#### Input records
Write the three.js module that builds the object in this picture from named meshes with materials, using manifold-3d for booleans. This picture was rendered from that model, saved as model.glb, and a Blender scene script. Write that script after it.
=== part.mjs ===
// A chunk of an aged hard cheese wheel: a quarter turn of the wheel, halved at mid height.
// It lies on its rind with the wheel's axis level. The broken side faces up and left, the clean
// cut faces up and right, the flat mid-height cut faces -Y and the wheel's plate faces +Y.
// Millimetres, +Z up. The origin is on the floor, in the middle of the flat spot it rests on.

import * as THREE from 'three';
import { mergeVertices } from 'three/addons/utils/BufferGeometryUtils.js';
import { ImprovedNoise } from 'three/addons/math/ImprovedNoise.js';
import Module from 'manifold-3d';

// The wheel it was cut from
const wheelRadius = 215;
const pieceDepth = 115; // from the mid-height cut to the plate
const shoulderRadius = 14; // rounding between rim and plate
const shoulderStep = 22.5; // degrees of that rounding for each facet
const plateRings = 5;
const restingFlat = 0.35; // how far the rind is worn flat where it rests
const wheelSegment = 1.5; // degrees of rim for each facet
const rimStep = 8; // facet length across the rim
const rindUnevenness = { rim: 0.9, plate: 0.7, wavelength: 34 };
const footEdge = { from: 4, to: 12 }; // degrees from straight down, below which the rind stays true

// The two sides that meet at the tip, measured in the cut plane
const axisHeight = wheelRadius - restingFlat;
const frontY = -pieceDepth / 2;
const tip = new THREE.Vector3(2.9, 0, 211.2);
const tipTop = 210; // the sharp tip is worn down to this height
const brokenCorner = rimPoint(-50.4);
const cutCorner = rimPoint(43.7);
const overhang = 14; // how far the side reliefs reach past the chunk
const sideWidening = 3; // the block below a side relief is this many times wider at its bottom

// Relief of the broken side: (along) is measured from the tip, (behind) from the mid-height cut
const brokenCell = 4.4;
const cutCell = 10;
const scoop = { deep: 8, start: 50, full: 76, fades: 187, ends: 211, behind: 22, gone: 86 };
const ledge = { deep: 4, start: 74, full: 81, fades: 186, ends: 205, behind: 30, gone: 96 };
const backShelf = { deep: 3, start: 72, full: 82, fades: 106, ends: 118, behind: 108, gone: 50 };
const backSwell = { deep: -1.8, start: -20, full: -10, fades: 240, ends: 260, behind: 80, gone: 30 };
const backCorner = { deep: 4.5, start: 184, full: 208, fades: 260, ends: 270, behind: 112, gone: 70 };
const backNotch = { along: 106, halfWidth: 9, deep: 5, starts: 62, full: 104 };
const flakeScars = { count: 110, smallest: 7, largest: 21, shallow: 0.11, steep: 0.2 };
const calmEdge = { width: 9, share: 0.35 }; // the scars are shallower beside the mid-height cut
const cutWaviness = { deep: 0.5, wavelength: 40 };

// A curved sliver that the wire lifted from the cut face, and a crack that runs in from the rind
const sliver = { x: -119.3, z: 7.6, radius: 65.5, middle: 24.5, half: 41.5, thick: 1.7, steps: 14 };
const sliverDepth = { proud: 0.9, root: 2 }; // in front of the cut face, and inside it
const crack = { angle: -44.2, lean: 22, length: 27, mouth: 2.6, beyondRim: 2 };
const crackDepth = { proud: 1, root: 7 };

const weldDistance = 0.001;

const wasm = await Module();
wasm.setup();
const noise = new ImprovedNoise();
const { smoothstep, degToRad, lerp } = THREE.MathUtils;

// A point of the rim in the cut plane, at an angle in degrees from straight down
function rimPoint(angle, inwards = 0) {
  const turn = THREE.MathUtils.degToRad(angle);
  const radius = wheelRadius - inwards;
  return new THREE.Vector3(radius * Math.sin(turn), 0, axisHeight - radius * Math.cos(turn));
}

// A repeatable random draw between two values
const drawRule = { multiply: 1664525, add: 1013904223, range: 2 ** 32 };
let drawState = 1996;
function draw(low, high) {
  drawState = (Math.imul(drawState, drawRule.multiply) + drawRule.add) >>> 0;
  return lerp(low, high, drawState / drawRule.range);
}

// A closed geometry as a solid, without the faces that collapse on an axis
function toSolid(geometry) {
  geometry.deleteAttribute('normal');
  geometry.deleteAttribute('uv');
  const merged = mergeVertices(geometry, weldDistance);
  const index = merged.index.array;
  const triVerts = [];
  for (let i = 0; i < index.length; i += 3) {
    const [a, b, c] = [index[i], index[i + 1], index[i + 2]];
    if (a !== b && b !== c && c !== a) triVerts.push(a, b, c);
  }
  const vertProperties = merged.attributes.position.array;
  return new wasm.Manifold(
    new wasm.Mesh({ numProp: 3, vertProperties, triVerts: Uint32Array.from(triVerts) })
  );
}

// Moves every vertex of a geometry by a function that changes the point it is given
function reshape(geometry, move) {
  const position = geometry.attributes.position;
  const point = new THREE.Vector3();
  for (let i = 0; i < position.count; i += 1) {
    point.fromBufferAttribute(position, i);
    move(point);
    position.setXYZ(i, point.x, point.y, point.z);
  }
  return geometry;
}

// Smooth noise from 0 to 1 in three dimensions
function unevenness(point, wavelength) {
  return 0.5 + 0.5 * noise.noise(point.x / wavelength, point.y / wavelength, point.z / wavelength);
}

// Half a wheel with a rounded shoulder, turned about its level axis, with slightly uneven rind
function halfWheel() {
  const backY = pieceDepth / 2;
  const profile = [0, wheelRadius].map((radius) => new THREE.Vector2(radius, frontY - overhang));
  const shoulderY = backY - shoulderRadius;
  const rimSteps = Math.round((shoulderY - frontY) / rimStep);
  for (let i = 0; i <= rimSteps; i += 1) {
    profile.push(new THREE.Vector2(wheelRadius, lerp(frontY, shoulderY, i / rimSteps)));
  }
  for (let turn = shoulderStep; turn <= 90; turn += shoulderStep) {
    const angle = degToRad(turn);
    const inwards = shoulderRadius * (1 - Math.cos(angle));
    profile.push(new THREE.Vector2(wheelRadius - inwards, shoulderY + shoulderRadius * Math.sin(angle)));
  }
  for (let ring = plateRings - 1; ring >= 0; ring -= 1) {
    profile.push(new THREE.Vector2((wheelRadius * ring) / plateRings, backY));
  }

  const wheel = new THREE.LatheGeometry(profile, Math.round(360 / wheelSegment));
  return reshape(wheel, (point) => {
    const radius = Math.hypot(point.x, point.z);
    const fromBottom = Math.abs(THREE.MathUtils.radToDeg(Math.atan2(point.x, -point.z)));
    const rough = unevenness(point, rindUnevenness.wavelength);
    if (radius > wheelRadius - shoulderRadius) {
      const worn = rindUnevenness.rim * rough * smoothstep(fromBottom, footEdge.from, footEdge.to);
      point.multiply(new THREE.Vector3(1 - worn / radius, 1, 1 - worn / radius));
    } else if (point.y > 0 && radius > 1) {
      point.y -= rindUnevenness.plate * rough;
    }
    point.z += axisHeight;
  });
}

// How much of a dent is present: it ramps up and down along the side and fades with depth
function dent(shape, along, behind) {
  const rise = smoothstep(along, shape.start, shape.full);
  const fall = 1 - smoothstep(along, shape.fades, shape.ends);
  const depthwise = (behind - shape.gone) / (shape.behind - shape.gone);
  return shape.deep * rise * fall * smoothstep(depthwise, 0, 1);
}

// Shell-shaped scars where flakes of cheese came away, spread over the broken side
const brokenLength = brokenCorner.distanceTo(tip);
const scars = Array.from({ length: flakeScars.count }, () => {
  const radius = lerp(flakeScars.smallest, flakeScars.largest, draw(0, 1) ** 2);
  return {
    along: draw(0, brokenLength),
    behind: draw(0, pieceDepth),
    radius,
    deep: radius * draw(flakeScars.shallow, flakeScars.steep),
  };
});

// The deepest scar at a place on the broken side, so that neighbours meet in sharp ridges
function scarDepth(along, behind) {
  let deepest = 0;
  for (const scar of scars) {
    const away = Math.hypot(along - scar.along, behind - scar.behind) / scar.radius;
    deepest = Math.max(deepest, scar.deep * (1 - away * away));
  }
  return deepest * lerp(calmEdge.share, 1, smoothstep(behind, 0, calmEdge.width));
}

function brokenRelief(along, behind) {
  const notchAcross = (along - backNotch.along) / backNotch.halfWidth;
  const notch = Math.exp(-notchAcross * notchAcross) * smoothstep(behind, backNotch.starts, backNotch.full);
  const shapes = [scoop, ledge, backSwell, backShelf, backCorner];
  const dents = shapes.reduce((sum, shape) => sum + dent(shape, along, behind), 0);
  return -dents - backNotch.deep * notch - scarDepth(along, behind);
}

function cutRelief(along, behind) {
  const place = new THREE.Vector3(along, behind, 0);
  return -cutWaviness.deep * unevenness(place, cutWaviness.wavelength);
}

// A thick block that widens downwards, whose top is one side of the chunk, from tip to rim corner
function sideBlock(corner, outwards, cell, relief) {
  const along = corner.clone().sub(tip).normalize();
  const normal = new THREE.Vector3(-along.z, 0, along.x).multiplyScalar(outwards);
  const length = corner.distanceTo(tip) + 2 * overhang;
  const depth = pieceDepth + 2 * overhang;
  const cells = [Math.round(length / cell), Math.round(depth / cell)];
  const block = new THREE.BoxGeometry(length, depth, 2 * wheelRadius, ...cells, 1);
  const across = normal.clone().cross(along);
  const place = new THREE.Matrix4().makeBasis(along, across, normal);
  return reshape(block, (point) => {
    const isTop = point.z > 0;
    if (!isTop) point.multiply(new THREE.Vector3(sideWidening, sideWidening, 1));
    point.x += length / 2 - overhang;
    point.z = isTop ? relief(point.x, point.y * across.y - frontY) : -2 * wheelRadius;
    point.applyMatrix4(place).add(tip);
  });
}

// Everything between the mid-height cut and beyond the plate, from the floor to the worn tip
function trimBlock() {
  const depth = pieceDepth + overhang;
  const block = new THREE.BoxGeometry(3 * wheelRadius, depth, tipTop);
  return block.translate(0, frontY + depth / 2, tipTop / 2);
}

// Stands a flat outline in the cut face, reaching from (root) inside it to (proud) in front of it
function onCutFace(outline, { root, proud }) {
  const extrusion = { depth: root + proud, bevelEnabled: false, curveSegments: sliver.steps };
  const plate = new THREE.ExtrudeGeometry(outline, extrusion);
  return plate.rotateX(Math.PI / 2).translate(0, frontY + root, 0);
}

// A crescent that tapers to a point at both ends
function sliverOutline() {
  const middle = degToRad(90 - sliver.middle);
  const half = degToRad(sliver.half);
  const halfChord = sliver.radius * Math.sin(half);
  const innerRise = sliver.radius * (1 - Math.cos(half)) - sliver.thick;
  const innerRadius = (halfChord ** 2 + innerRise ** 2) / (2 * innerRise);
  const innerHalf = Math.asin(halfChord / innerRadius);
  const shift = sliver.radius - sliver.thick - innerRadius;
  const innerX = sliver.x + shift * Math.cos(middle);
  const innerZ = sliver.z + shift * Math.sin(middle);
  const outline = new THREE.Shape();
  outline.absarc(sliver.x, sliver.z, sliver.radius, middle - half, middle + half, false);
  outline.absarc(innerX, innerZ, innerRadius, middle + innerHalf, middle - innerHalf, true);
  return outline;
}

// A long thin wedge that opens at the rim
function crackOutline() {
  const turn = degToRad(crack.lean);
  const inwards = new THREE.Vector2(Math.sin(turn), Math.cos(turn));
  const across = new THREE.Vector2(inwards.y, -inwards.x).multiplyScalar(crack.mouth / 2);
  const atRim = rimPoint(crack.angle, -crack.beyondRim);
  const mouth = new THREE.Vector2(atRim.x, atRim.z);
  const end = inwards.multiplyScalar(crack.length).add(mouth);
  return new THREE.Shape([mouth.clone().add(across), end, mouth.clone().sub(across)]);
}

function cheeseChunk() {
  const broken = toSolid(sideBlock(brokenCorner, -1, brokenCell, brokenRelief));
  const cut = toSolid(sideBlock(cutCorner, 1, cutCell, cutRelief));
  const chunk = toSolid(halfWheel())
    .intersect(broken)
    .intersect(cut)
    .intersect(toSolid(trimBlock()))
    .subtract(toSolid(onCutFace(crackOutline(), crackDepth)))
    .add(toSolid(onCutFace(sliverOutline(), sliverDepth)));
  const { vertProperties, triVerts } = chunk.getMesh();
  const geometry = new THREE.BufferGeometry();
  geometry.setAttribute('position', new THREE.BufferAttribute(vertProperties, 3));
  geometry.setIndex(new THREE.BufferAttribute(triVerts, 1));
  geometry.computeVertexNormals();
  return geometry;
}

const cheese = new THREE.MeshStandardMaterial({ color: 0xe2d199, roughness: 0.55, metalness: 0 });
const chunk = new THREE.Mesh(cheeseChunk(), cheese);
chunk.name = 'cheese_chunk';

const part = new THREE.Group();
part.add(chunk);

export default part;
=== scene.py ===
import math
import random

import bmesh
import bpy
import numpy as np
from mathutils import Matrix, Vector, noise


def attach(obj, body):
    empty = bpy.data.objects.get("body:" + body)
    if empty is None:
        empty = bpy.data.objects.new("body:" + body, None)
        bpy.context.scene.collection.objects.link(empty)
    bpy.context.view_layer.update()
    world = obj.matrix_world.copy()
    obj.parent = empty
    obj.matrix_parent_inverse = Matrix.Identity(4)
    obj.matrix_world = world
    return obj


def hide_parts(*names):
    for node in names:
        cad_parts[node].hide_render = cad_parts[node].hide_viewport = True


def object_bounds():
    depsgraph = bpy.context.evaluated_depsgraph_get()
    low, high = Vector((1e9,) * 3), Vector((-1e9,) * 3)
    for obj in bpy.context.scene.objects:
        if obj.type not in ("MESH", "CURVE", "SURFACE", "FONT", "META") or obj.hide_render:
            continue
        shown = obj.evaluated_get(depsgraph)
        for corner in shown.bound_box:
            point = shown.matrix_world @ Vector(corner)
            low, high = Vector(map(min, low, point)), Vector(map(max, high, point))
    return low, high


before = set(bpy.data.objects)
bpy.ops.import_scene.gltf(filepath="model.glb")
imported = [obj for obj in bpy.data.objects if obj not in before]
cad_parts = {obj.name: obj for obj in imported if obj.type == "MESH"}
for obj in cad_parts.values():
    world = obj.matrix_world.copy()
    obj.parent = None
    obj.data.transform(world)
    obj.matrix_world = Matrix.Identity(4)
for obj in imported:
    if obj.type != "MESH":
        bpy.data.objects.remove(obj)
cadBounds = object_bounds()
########
#### Input records
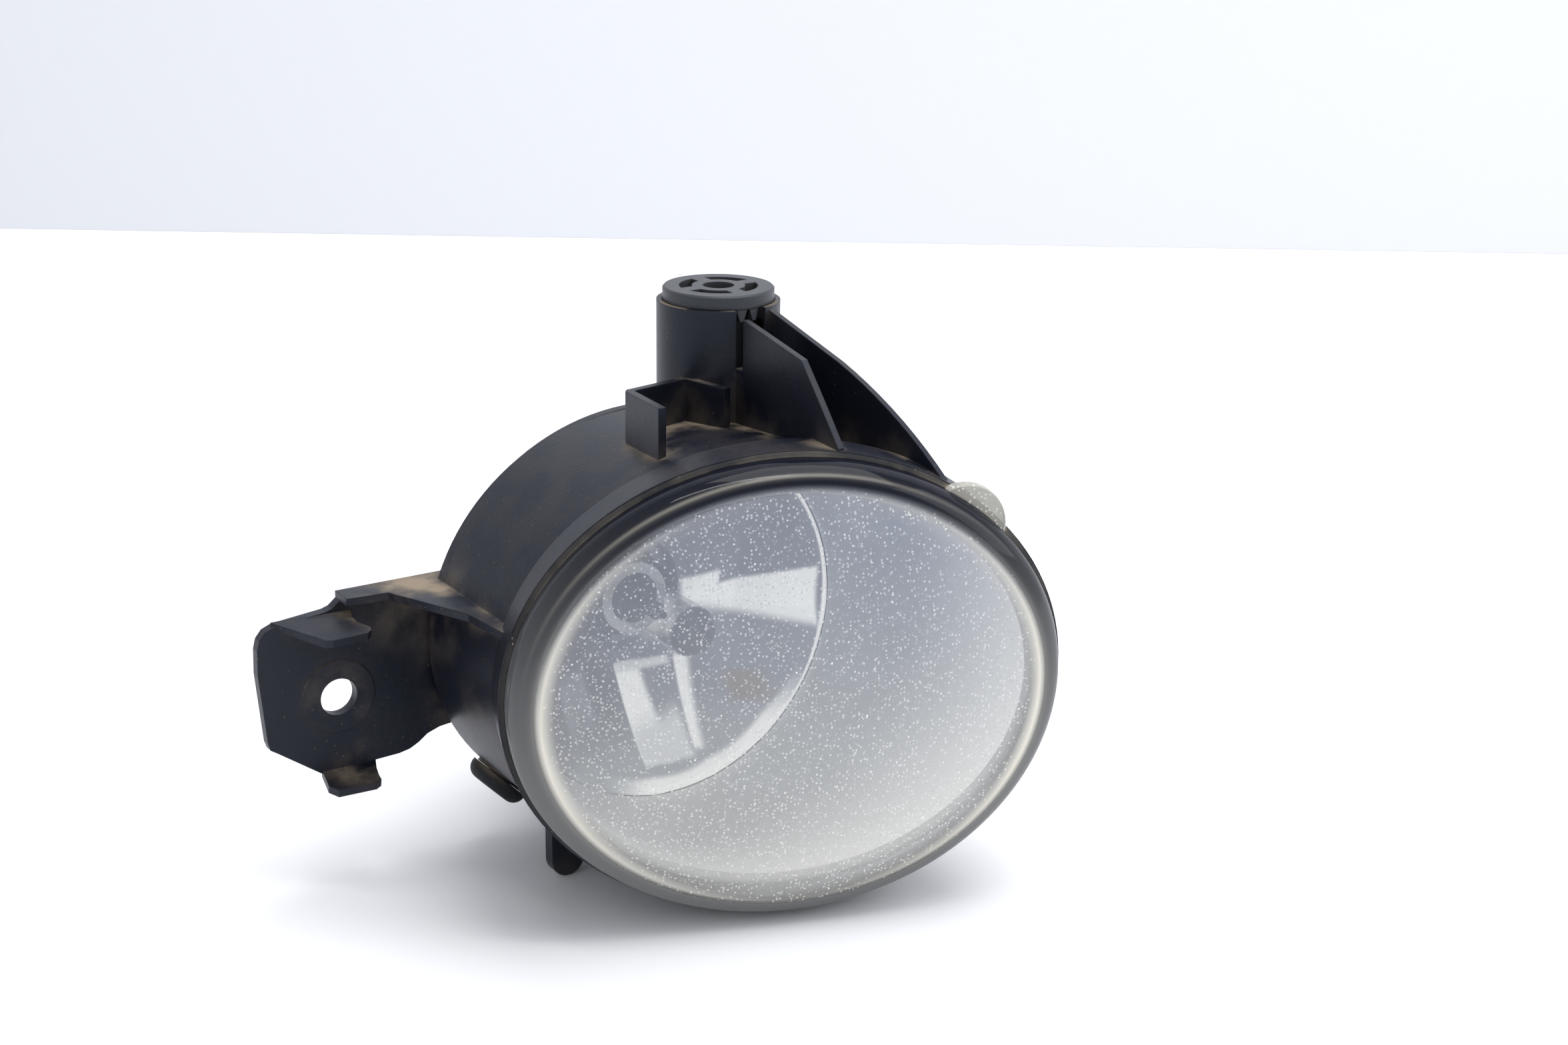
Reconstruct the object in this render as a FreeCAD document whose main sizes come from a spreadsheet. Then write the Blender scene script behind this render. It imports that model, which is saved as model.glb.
########
#### Input records
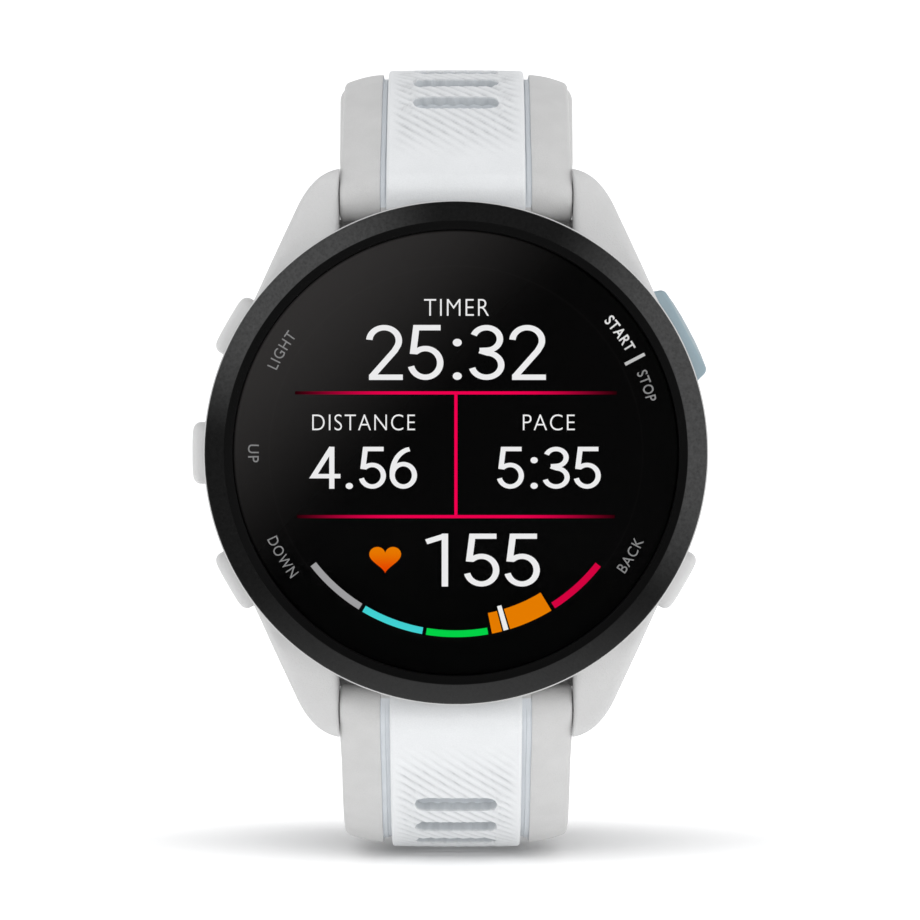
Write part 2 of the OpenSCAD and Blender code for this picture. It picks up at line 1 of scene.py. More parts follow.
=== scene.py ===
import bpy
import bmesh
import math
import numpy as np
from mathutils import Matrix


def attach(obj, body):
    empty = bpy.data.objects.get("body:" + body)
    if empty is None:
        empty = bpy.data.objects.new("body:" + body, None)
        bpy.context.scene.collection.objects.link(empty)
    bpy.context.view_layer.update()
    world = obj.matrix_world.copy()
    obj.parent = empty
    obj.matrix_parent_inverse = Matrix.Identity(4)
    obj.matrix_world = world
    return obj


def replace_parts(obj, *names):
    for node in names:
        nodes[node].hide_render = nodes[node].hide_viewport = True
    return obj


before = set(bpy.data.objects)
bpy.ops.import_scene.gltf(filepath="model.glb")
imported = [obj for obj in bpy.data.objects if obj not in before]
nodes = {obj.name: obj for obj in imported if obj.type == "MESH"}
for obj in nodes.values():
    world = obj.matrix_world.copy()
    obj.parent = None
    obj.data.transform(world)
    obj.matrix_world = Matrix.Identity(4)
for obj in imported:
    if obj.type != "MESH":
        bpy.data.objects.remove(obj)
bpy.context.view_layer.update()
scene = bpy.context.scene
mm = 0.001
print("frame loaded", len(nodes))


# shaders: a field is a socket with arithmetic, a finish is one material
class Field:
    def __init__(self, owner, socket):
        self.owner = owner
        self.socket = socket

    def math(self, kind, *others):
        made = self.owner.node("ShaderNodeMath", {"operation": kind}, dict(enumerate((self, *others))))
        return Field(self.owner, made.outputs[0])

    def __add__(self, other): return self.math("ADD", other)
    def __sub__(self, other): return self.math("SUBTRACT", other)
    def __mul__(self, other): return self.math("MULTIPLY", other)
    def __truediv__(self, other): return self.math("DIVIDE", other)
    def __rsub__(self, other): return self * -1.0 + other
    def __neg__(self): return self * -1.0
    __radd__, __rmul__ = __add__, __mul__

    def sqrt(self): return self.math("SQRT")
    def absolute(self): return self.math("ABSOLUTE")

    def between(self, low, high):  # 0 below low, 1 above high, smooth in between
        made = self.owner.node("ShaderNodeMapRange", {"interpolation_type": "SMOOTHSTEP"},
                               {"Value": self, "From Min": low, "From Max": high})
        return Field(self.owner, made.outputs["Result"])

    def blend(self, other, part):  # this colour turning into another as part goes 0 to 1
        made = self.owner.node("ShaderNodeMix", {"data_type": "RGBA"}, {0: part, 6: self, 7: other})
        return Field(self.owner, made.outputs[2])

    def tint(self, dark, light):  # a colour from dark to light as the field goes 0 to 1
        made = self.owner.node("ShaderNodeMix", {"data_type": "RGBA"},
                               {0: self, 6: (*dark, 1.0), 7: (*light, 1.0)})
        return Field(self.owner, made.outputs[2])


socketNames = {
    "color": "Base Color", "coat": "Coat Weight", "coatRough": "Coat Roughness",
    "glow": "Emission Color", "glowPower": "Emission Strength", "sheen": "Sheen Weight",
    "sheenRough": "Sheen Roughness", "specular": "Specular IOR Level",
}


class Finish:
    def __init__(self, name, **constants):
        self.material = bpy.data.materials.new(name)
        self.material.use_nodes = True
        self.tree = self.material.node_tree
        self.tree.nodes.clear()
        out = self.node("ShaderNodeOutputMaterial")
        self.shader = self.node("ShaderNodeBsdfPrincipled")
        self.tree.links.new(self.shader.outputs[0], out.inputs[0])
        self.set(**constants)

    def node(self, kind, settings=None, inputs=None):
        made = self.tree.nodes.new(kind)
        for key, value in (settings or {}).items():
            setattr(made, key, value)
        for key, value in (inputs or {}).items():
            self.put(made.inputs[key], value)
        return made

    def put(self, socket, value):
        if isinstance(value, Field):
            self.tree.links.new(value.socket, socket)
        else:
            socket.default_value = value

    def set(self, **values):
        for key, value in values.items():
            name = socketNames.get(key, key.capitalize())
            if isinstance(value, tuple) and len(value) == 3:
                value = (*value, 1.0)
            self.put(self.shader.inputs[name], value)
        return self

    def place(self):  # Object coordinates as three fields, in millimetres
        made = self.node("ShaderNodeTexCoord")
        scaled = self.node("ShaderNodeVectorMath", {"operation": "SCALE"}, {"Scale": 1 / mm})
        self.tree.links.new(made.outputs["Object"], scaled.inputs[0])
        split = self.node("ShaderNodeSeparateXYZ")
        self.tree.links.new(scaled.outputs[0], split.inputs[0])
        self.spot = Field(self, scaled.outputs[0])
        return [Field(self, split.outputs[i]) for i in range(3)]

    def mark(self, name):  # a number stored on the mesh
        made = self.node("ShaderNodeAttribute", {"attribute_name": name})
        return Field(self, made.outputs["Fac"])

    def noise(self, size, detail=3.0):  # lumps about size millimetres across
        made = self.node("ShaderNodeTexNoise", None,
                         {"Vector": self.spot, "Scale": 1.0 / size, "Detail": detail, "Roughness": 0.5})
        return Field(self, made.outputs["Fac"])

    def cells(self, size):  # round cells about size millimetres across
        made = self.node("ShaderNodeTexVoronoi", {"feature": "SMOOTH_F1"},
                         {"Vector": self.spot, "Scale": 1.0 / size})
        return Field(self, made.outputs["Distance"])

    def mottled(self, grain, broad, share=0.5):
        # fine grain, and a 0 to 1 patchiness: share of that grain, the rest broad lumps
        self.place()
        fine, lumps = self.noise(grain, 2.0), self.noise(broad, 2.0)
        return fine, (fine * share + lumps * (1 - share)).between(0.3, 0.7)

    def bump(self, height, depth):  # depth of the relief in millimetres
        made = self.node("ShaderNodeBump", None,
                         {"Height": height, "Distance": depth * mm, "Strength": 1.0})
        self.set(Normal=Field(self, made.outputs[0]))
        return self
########
** What you will do **
Reproduce exactly the lines from the one containing "Write the three.js" through the one containing "import Module from 'manifold-3d';", inclusive, and nothing else.

** Answer to this task **
Write the three.js module that builds the object in this picture from named meshes with materials, using manifold-3d for booleans. This picture was rendered from that model, saved as model.glb, and a Blender scene script. Write that script after it.
=== part.mjs ===
// A chunk of an aged hard cheese wheel: a quarter turn of the wheel, halved at mid height.
// It lies on its rind with the wheel's axis level. The broken side faces up and left, the clean
// cut faces up and right, the flat mid-height cut faces -Y and the wheel's plate faces +Y.
// Millimetres, +Z up. The origin is on the floor, in the middle of the flat spot it rests on.

import * as THREE from 'three';
import { mergeVertices } from 'three/addons/utils/BufferGeometryUtils.js';
import { ImprovedNoise } from 'three/addons/math/ImprovedNoise.js';
import Module from 'manifold-3d';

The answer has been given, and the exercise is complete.